Stewart, a dashing figure who wears lamb fleece hats like Hamid Karzai’s and has inspired a Hollywood screenplay with Orlando Bloom attached to play him, is also founder of the $1.7 million arts charity Turquoise Mountain, of which Samee is a sponsor. The group hires engineers to restore Kabul’s historic districts. The charity’s activities have included an art contest that a U.N. press release issued in July claimed was “created through a brainchild of President Hamid Karzai and Britain’s Prince Charles” (whose sons Stewart tutored).

Stewart later wrote a July 2008 cover story for Time, “How To Save Afghanistan,” recommending, among other things, that the Karzai government be given the money it seeks for communications infrastructure.

 

Baker and Samee, courtesy Facebook

Even if Baker’s husband has pulled up stakes in Kabul’s IT market, as Time asserts, he’s still listed as one of just six board members on a Karzai government minister’s $100 million project to create, according to its mission statement,  a “flourishing investment environment” in Afghanistan.

Known as Harakat (or in English as AICF, the Afghanistan Investment Climate Facility), the group issues grants for lobbying projects to change laws and expand the availability of credit. It is run by U.K.-educated Suleman Fatimie, who has recently served in a number of Kabul government posts. Karzai’s Ministry of Commerce still lists Fatimie as chief of the Ministry of Commerce’s export promotion agency. Created with $50 million in British aid money, the group is actively seeking an extra $50 million in private funds.

While on the board of Harakat, Samee has been a featured guest at a number of business and aid forums in Kabul and beyond. One exclusive affair, highlighted by Foreign Policy as “the only [Afghanistan conference] you really want to go to…and sorry, you’re not invited,” was off-the-record and headed by Obama Afghanistan-Pakistan policy chief Richard Holbrooke.

Meanwhile, Digistan appears to have earned healthy profits. One of Samee’s former employees, tech salesman Shah Afghan, boasts on a LinkedIn resume of bringing in $1.2 million for Digistan between 2006 and 2008. An “elite” portfolio of customers, Afghan notes, include Kabul Bank — whose reputation for lawlessness has fueled demands by Secretary of State Hillary Clinton that Karzai clean up corruption, and which embodies, according to the Washington Post, “a crony capitalism that enriches politically connected insiders and dismays the Afghan populace.”

Put the Taliban back in charge, and many such contracts will likely begin to dry up.

The Aisha story marked a last hurrah for Baker’s time in Afghanistan. On July 10 she and her husband reportedly held a going-away party, though the reporter’s husband is still pursuing business opportunities in Afghanistan.

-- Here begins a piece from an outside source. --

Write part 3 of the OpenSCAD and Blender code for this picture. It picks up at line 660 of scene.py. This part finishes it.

Another bash, six days later, celebrated the launch of Samee’s organic-branded sandwich business, Tazza, “the new tasty, healthy and safe catering kitchen in Kabul.” A party invitation welcomed an elite guest list to their home in the city’s central district, promising a “secured residence.”

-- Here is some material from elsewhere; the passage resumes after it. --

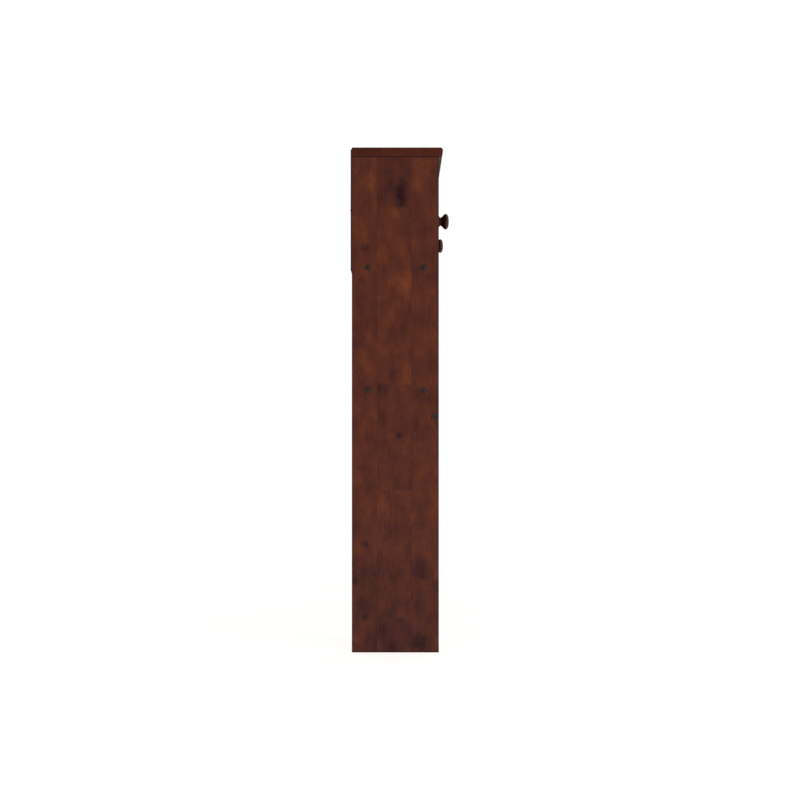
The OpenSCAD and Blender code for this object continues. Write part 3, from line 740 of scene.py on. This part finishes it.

And what about Aisha, a new war emblem? While it’s long been evident that women have suffered unimaginable horrors under customs practiced in Afghanistan, Aisha’s brutal mutilation occurred in 2009, almost eight years into the American invasion.

Meanwhile, in a story light on specifics, there remains some question as to whether the unnamed Afghan judge who ordered Aisha’s mutilation qualifies as a “Taliban commander” in any formal sense. And if Aisha’s is the face of the notoriously cruel Taliban justice system, the Taliban aren’t taking credit. A Taliban press release on August 7 condemned the maiming as “unislamic” and denied that the case was handled by any of its roving judges — to whom many Afghans are now turning, distrustful of Karzai officials.

In the long run, the NATO-backed president, Hamid Karzai, may not be the friend Aisha and other persecuted Afghan women so desperately need. Last August he signed the Shia Personal Status Law, allowing men to starve wives who withhold sex and to punish those who walk outdoors without permission. Under this law — passed by a parliament that is 25 percent female as mandated by the new Afghan consitution — Aisha’s decision to leave home would have been considered a crime.

UPDATE: A Time spokesperson requested that we print their statement in full. Here it is: “These assertions are completely untrue; Aryn Baker’s husband has no connection to the U.S. military, has never solicited business from them and has no financial stake in the U.S. presence in Afghanistan whatsoever. TIME fully stands by our recent cover story, and as is made clear in the editor’s letter—and from the reading of the actual piece—the story is neither in support of, nor in opposition to, the U.S. war effort in Afghanistan; it is a straightforward reported piece about the women of that country.”